The trial judge in weighing these facts, “considered the impact of revenues on a State wide basis” and “weighed impact upon the economy and the orderly flow of Government functions in Flagler County.” In light of the legislature’s own statement of policy regarding adoption of interim rolls as final — “It is the intent of the legislature that no undue restraint shall be placed on the ability of local government to finance its activities in a timely and orderly fashion.” § 193.1145(1), Fla.Stat. (Supp. 1980) — the court found that “the ‘best interest of the public’ whether limited to the County of Flagler or the general public of the State of Florida, would be best served by confirming the taxes levied against the interim assessments to be final in 1980.”
The facts recited above are not analytically the same as those in Adkinson. *952There, the property appraiser had made no attempt to correct a tax roll disapproved by the Department of Revenue, as ordered by the court. The trial court, in certifying the taxes collected on the deficient interim roll as final, had weighed costs and benefits only at the local level.
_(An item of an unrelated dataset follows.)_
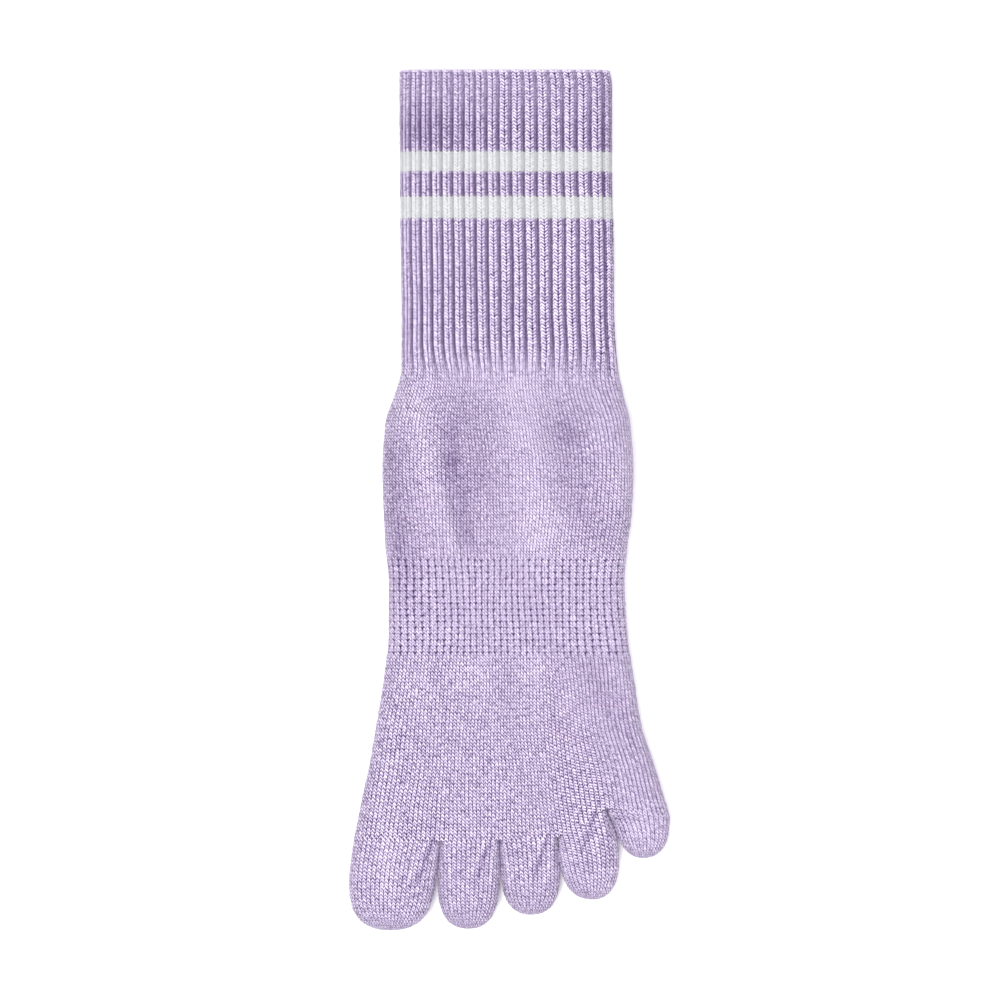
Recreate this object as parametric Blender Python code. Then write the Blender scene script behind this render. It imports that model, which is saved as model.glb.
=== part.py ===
"""Left toe sock lying on its sole: a ribbed leg with two stripes, a plain ankle over the flattened heel
pouch, an openwork band round the arch, a plain foot and five toe pockets, each a hollow knitted wall.

Metres, +Z up. X runs across the foot with the big toe at -X, and +Y runs up the leg. The origin is the
middle of the sock's underside.
"""

import math
from collections import namedtuple

import bmesh
import bpy
import numpy as np

# Knitted lengths, from the cuff's edge down to the roots of the toes
WELT_LENGTH = 0.0148
CUFF_LENGTH = 0.0156
STRIPE_UPPER_LENGTH = 0.0078
STRIPE_GAP_LENGTH = 0.0090
STRIPE_LOWER_LENGTH = 0.0086
LEG_LENGTH = 0.0622
ANKLE_LENGTH = 0.0645
ARCH_LENGTH = 0.0368
FOOT_LENGTH = 0.0696
BIG_TOE_LENGTH = 0.0344
LITTLE_TOE_SETBACK = 0.0124

# Widths and heights of the tube as it lies
CUFF_WIDTH = 0.0800
LEG_WIDTH = 0.0804
HEEL_WIDTH = 0.0938
ARCH_WIDTH = 0.0885
BALL_WIDTH = 0.1174
LEG_HEIGHT = 0.0120
HEEL_HEIGHT = 0.0210
ARCH_HEIGHT = 0.0140
BALL_HEIGHT = 0.0142

# The knitted wall and the gap between two pieces
WALL = 0.0015
GAP = 0.0003

# Ribs round the leg
RIBS = 36
RIB_DEPTH = 0.0010
WELT_RIB_DEPTH = 0.0006
RIB_FADE = 0.0080
RIB_CROWDING = 0.16  # how much closer than the mean the ribs stand at the big-toe side
RIB_PHASES = ((0.0, 1.0), (0.3, 0.0), (0.7, 0.0))  # place in the rib, share of the groove's depth

# How the tube lies: all are shares
WIDEST = 0.45  # of the height, where the tube is widest
SIDE_ROUND = 0.5  # of the height, how far in the sides are round
CROWN = 0.10  # of the upper half's height, lost from the middle to the sides
TOE_CROWN = 0.05  # the same on a toe
TOE_ROOT_ROUND = 0.22  # of the height, how far in a toe's side is round beside its neighbour's root
TOE_FULL_ROUND = 0.55  # of the height, the same half way along the toe

# Columns of points between the side, the four toe roots and the other side, and down a side's quarter
SPANS = (4, 3, 3, 3, 3)
SIDE_STEPS = 3
TOE_SPANS = (4,)
TOE_SIDE_STEPS = 4
RIB_LOOP_SPANS = (40,)  # of the fine loop that the ribs are spaced along
RIB_LOOP_SIDE_STEPS = 12

LAVENDER = (0.565, 0.474, 0.665)
WHITE = (0.760, 0.770, 0.790)
YARN_ROUGHNESS = 0.9

# A zone's sections include both its ends
Zone = namedtuple("Zone", "name length sections rib_depth yarn")
ZONES = (
    Zone("welt", WELT_LENGTH, 2, WELT_RIB_DEPTH, "lavender_yarn"),
    Zone("cuff", CUFF_LENGTH, 2, RIB_DEPTH, "lavender_yarn"),
    Zone("stripe_upper", STRIPE_UPPER_LENGTH, 2, RIB_DEPTH, "white_yarn"),
    Zone("stripe_gap", STRIPE_GAP_LENGTH, 2, RIB_DEPTH, "lavender_yarn"),
    Zone("stripe_lower", STRIPE_LOWER_LENGTH, 2, RIB_DEPTH, "white_yarn"),
    Zone("leg", LEG_LENGTH, 4, RIB_DEPTH, "lavender_yarn"),
    Zone("ankle", ANKLE_LENGTH, 9, 0.0, "lavender_yarn"),
    Zone("arch_band", ARCH_LENGTH, 4, 0.0, "lavender_yarn"),
    Zone("foot", FOOT_LENGTH, 7, 0.0, "lavender_yarn"),
)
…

The First District correctly held that state-wide impact was significant to the determination of what would be “in the best interest of the public.”
In Markham, the Fourth District Court of Appeal recognized many of the same factors raised by Flagler County, but found they did not, in Broward County, pose a threat of governmental fiscal and administrative chaos, a finding of fact necessary to the granting of the Flagler County’s motion for certification. We note that the Fourth District, in dicta, stated that the interpretation given the statute by the Fifth District rendered the statute unconstitutional by permitting certification of a tax levied against less than just valuation. However, on rehearing, that court acknowledged “the trial court’s inherent power to head off such [governmental] crisis.” 426 So.2d at 566.
Because we find no conflict, we discharge jurisdiction.
It is so ordered.
ALDERMAN, C.J., and ADKINS, OVERTON, McDonald and SHAW, JJ., concur. BOYD, J., dissents with an opinion.